-- Begin --

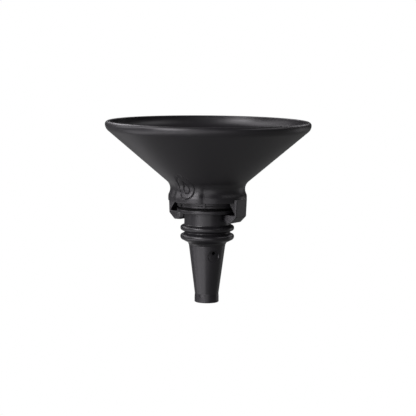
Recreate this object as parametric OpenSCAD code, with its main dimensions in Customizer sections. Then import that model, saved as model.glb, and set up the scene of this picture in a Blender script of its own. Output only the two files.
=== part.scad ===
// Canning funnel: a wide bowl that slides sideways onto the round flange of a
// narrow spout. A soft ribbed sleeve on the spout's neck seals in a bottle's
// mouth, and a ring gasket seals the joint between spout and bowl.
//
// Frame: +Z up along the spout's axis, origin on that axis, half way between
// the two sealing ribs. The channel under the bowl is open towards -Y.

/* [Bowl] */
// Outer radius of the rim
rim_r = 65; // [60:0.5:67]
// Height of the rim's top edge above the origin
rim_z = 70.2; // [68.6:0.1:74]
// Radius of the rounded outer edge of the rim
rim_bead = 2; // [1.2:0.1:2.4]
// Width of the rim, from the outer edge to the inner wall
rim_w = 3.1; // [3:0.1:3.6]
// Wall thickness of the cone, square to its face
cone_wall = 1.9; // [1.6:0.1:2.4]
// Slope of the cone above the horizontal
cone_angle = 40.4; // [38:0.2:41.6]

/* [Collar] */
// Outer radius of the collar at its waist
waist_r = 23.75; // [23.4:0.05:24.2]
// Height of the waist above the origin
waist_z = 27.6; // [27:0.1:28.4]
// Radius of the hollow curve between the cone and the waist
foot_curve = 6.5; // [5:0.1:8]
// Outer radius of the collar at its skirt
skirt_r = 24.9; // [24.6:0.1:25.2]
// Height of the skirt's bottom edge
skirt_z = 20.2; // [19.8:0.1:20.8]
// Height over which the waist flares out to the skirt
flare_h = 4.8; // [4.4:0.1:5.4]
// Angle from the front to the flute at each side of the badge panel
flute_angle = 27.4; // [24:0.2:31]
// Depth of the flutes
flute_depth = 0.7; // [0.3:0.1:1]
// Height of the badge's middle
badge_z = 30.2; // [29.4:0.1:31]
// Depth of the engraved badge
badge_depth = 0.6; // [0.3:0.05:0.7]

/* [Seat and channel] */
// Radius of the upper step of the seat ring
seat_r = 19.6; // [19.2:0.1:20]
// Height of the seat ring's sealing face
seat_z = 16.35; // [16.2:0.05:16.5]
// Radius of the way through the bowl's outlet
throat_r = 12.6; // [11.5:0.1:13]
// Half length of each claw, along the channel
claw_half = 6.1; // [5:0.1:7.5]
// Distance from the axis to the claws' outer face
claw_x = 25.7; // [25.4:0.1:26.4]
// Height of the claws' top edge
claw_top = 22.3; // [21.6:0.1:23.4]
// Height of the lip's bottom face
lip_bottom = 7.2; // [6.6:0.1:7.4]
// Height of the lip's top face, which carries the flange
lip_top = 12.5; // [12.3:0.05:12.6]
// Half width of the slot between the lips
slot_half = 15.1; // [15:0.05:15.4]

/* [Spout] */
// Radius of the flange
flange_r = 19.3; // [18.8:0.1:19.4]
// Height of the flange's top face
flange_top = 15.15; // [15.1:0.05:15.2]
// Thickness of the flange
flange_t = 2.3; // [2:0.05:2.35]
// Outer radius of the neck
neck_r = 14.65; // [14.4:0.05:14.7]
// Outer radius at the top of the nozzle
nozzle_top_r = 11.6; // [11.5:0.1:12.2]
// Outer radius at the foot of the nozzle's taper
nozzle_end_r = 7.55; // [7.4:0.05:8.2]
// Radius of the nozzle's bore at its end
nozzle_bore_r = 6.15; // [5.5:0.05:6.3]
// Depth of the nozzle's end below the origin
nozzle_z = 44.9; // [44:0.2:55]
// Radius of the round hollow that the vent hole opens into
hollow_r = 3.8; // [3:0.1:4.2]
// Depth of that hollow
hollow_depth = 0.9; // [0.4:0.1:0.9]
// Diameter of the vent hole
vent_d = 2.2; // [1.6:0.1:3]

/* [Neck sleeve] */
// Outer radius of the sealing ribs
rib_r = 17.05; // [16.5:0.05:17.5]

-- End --

__WHAT THIS TASK INVOLVES__
Write out the data exactly as it stands.

__WORKED ANSWER__
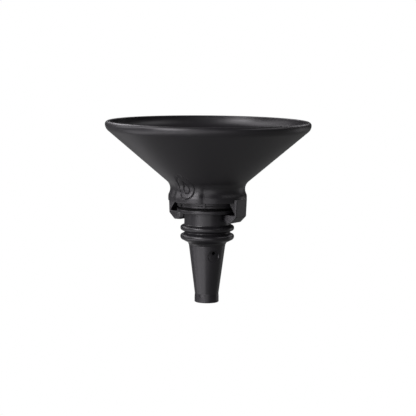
Recreate this object as parametric OpenSCAD code, with its main dimensions in Customizer sections. Then import that model, saved as model.glb, and set up the scene of this picture in a Blender script of its own. Output only the two files.
=== part.scad ===
// Canning funnel: a wide bowl that slides sideways onto the round flange of a
// narrow spout. A soft ribbed sleeve on the spout's neck seals in a bottle's
// mouth, and a ring gasket seals the joint between spout and bowl.
//
// Frame: +Z up along the spout's axis, origin on that axis, half way between
// the two sealing ribs. The channel under the bowl is open towards -Y.

/* [Bowl] */
// Outer radius of the rim
rim_r = 65; // [60:0.5:67]
// Height of the rim's top edge above the origin
rim_z = 70.2; // [68.6:0.1:74]
// Radius of the rounded outer edge of the rim
rim_bead = 2; // [1.2:0.1:2.4]
// Width of the rim, from the outer edge to the inner wall
rim_w = 3.1; // [3:0.1:3.6]
// Wall thickness of the cone, square to its face
cone_wall = 1.9; // [1.6:0.1:2.4]
// Slope of the cone above the horizontal
cone_angle = 40.4; // [38:0.2:41.6]

/* [Collar] */
// Outer radius of the collar at its waist
waist_r = 23.75; // [23.4:0.05:24.2]
// Height of the waist above the origin
waist_z = 27.6; // [27:0.1:28.4]
// Radius of the hollow curve between the cone and the waist
foot_curve = 6.5; // [5:0.1:8]
// Outer radius of the collar at its skirt
skirt_r = 24.9; // [24.6:0.1:25.2]
// Height of the skirt's bottom edge
skirt_z = 20.2; // [19.8:0.1:20.8]
// Height over which the waist flares out to the skirt
flare_h = 4.8; // [4.4:0.1:5.4]
// Angle from the front to the flute at each side of the badge panel
flute_angle = 27.4; // [24:0.2:31]
// Depth of the flutes
flute_depth = 0.7; // [0.3:0.1:1]
// Height of the badge's middle
badge_z = 30.2; // [29.4:0.1:31]
// Depth of the engraved badge
badge_depth = 0.6; // [0.3:0.05:0.7]

/* [Seat and channel] */
// Radius of the upper step of the seat ring
seat_r = 19.6; // [19.2:0.1:20]
// Height of the seat ring's sealing face
seat_z = 16.35; // [16.2:0.05:16.5]
// Radius of the way through the bowl's outlet
throat_r = 12.6; // [11.5:0.1:13]
// Half length of each claw, along the channel
claw_half = 6.1; // [5:0.1:7.5]
// Distance from the axis to the claws' outer face
claw_x = 25.7; // [25.4:0.1:26.4]
// Height of the claws' top edge
claw_top = 22.3; // [21.6:0.1:23.4]
// Height of the lip's bottom face
lip_bottom = 7.2; // [6.6:0.1:7.4]
// Height of the lip's top face, which carries the flange
lip_top = 12.5; // [12.3:0.05:12.6]
// Half width of the slot between the lips
slot_half = 15.1; // [15:0.05:15.4]

/* [Spout] */
// Radius of the flange
flange_r = 19.3; // [18.8:0.1:19.4]
// Height of the flange's top face
flange_top = 15.15; // [15.1:0.05:15.2]
// Thickness of the flange
flange_t = 2.3; // [2:0.05:2.35]
// Outer radius of the neck
neck_r = 14.65; // [14.4:0.05:14.7]
// Outer radius at the top of the nozzle
nozzle_top_r = 11.6; // [11.5:0.1:12.2]
// Outer radius at the foot of the nozzle's taper
nozzle_end_r = 7.55; // [7.4:0.05:8.2]
// Radius of the nozzle's bore at its end
nozzle_bore_r = 6.15; // [5.5:0.05:6.3]
// Depth of the nozzle's end below the origin
nozzle_z = 44.9; // [44:0.2:55]
// Radius of the round hollow that the vent hole opens into
hollow_r = 3.8; // [3:0.1:4.2]
// Depth of that hollow
hollow_depth = 0.9; // [0.4:0.1:0.9]
// Diameter of the vent hole
vent_d = 2.2; // [1.6:0.1:3]

/* [Neck sleeve] */
// Outer radius of the sealing ribs
rib_r = 17.05; // [16.5:0.05:17.5]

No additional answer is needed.